Exercise description: Please give the count of lines holding the string "behind" and nothing besides.

Stored rows:
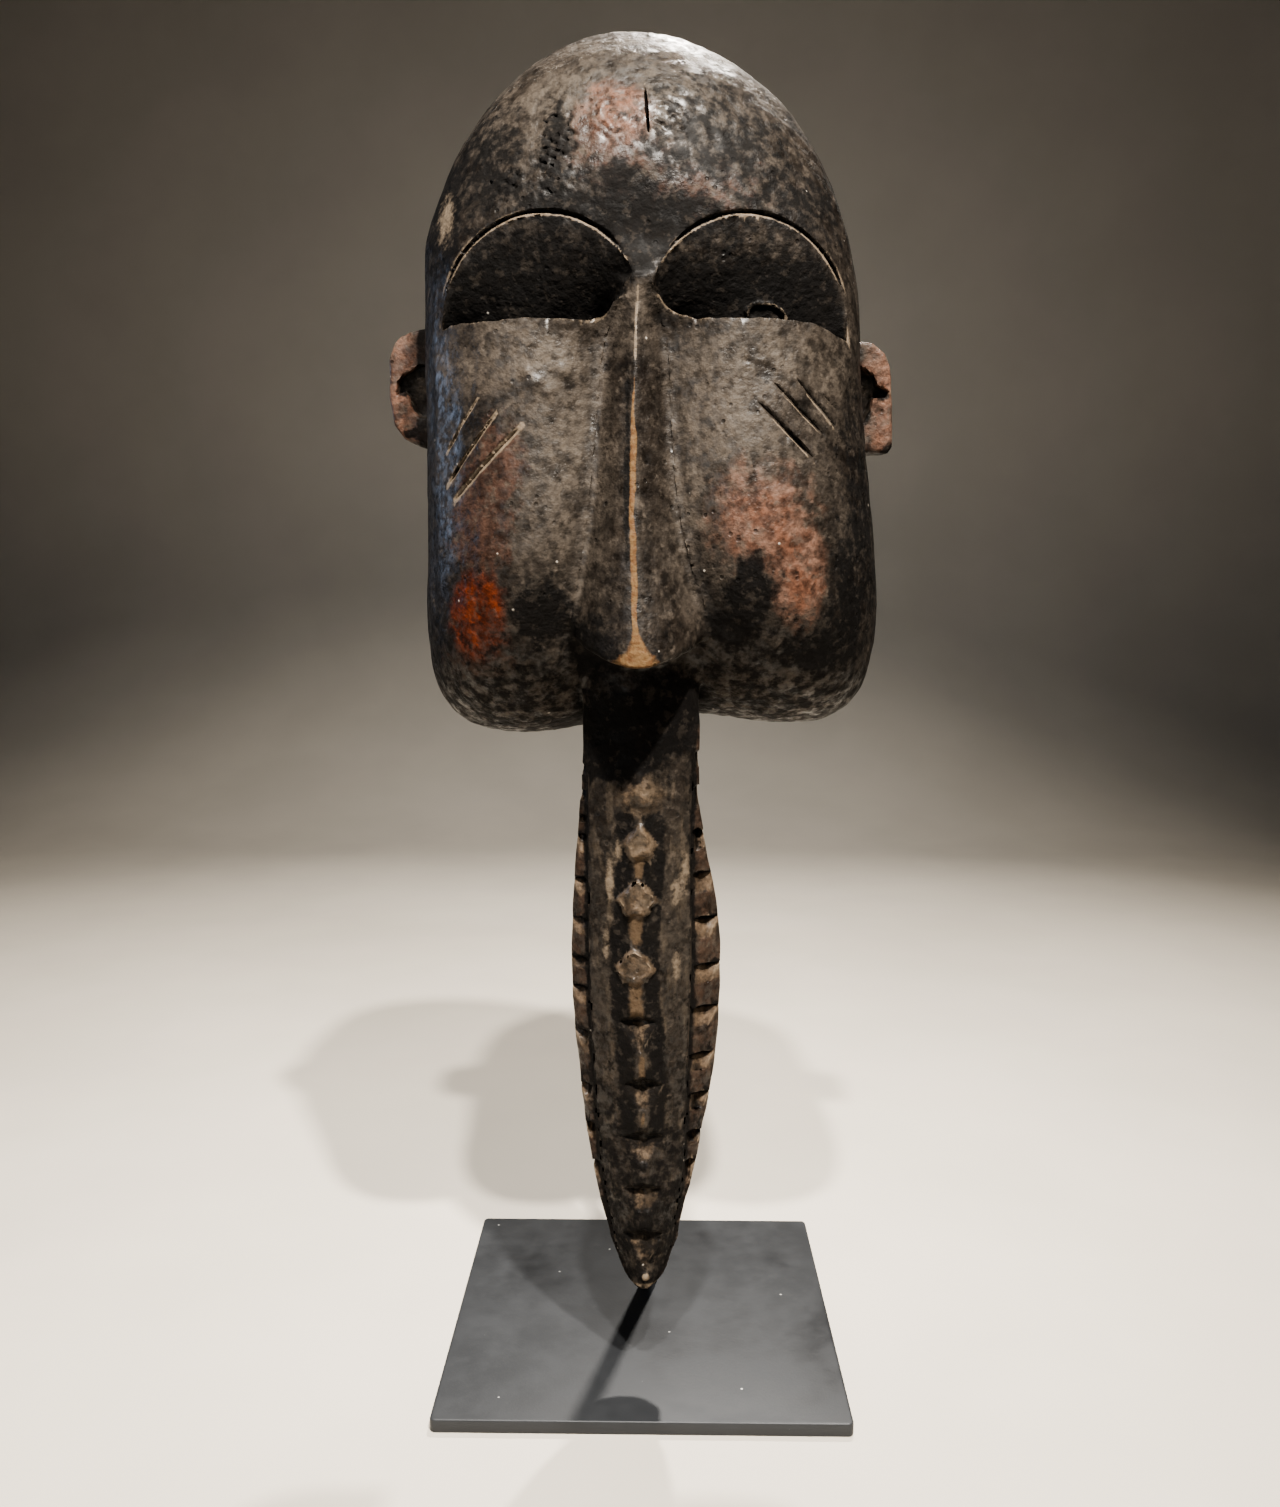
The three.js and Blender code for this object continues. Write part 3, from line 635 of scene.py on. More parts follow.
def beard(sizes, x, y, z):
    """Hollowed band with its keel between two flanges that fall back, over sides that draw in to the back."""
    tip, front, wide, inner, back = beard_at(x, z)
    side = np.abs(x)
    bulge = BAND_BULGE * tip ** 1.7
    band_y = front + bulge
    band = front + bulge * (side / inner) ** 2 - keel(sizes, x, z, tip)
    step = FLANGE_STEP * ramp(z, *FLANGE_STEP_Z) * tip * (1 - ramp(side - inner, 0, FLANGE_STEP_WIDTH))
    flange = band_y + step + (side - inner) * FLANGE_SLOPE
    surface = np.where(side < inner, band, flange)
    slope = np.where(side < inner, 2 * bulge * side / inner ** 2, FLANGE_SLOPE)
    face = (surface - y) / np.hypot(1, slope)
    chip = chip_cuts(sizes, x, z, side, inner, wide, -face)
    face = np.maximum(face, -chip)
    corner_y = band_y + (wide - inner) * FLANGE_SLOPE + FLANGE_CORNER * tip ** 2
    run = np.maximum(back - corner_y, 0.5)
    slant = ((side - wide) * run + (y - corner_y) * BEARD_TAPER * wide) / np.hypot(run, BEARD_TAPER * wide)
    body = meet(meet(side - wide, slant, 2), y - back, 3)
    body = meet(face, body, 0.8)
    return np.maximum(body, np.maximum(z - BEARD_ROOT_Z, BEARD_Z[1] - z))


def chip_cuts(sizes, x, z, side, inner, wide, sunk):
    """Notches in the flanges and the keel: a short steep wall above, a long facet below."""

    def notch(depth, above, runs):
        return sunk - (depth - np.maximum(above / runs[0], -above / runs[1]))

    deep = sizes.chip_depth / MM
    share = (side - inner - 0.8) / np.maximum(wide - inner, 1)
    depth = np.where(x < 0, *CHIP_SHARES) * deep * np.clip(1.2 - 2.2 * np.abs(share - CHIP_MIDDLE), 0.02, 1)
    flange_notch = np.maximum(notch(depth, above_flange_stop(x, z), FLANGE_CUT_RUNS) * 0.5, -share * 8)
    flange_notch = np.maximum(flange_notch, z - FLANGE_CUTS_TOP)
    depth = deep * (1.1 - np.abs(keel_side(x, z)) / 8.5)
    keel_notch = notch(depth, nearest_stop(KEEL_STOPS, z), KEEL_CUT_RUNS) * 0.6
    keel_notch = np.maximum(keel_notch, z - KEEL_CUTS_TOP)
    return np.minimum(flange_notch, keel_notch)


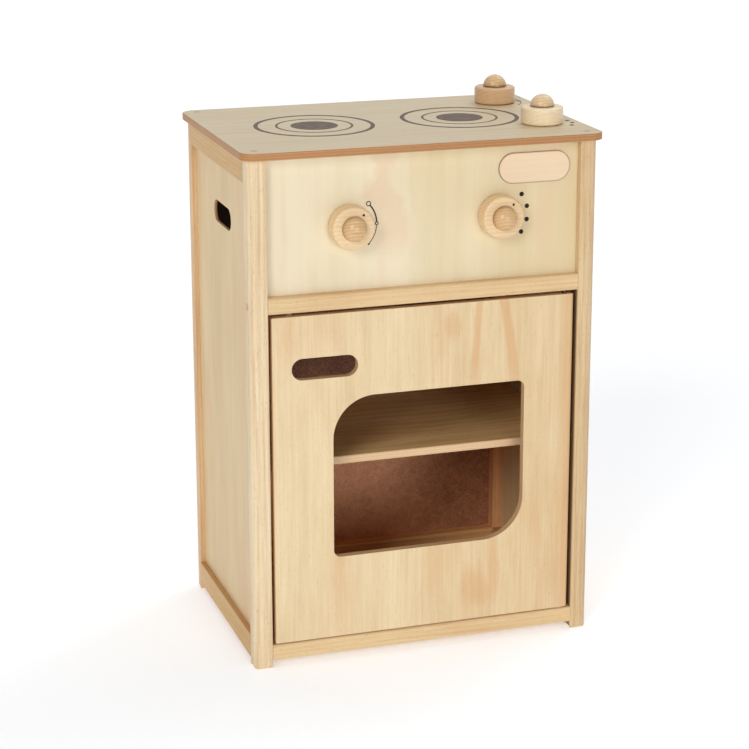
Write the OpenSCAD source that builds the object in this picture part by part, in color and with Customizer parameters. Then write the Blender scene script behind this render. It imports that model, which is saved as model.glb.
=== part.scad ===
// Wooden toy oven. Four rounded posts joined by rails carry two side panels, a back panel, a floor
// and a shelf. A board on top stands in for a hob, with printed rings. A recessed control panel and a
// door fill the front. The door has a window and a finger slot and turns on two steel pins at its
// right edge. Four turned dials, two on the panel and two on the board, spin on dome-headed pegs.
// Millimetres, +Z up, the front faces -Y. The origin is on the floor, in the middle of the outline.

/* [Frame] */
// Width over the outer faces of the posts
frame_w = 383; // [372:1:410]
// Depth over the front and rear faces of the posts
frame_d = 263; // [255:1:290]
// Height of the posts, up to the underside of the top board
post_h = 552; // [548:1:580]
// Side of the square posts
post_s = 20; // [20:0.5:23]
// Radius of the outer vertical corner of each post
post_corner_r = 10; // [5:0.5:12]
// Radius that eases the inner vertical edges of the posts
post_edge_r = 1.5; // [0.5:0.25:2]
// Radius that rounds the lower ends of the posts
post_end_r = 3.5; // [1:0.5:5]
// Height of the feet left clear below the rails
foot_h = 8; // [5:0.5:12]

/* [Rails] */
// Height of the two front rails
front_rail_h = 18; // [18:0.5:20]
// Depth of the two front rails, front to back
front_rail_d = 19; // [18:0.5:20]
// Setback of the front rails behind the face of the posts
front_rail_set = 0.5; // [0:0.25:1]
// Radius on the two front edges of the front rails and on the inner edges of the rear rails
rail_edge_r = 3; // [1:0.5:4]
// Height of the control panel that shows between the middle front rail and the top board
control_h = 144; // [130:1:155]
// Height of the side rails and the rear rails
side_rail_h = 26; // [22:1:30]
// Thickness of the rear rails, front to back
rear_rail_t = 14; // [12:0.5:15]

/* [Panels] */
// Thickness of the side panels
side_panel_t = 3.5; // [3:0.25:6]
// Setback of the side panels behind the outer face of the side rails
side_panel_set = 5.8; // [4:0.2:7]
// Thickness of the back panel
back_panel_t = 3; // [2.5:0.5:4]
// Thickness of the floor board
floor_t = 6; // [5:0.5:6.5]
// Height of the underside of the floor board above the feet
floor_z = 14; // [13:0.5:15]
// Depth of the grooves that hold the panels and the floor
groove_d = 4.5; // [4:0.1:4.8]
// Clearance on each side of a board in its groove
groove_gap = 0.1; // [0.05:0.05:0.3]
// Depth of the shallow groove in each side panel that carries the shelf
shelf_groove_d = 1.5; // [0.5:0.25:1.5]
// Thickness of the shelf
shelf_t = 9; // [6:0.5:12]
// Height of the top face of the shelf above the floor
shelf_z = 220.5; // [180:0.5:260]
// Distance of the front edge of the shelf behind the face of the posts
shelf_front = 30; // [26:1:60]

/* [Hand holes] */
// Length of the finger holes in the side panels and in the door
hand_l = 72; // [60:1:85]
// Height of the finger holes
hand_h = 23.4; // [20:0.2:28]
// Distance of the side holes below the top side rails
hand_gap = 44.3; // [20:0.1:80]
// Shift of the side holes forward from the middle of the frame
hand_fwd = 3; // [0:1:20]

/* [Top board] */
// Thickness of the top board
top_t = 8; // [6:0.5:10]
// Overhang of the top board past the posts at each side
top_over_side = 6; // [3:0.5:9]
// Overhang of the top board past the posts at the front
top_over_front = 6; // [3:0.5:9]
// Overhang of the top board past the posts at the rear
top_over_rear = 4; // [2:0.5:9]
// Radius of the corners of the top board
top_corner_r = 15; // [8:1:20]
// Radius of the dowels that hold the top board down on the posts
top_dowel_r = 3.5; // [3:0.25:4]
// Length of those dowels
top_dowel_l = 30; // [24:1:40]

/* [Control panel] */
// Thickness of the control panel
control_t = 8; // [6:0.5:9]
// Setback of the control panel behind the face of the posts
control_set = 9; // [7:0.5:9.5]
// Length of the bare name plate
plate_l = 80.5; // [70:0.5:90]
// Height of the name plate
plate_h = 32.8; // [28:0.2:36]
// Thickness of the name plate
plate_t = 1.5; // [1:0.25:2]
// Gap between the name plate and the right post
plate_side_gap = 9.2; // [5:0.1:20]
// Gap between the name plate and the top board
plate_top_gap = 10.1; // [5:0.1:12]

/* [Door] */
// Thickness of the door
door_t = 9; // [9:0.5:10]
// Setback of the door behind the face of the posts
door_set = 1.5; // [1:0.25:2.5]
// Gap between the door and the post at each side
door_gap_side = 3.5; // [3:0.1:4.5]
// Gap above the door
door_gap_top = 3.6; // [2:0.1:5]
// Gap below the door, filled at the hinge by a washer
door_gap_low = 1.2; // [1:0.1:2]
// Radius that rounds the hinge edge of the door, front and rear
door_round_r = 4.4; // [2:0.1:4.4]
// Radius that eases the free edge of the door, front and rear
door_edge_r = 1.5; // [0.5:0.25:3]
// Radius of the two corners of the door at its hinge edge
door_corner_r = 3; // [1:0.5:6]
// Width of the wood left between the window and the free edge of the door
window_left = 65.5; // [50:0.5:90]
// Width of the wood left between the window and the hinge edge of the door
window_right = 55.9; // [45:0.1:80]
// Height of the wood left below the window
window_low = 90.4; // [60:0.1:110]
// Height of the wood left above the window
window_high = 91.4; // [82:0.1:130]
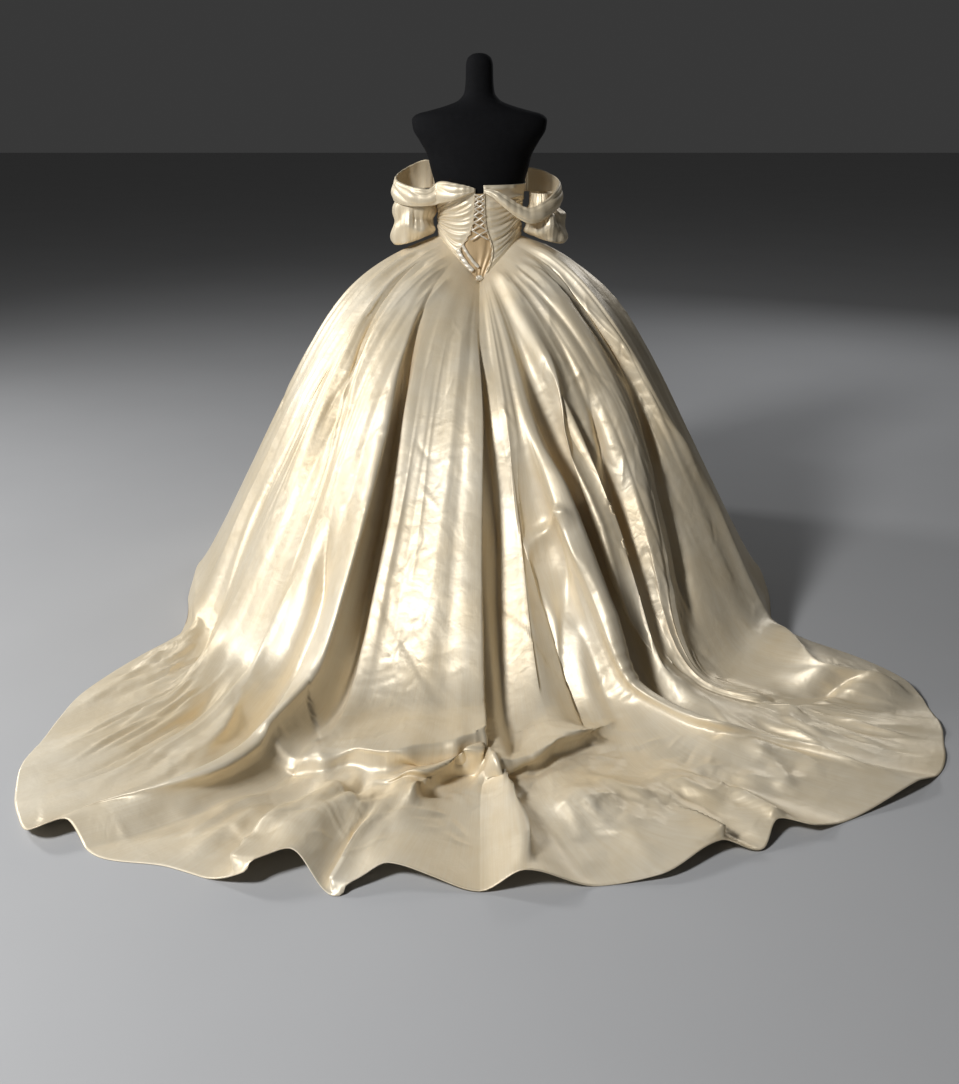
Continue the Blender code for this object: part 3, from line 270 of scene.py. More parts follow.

Result: 6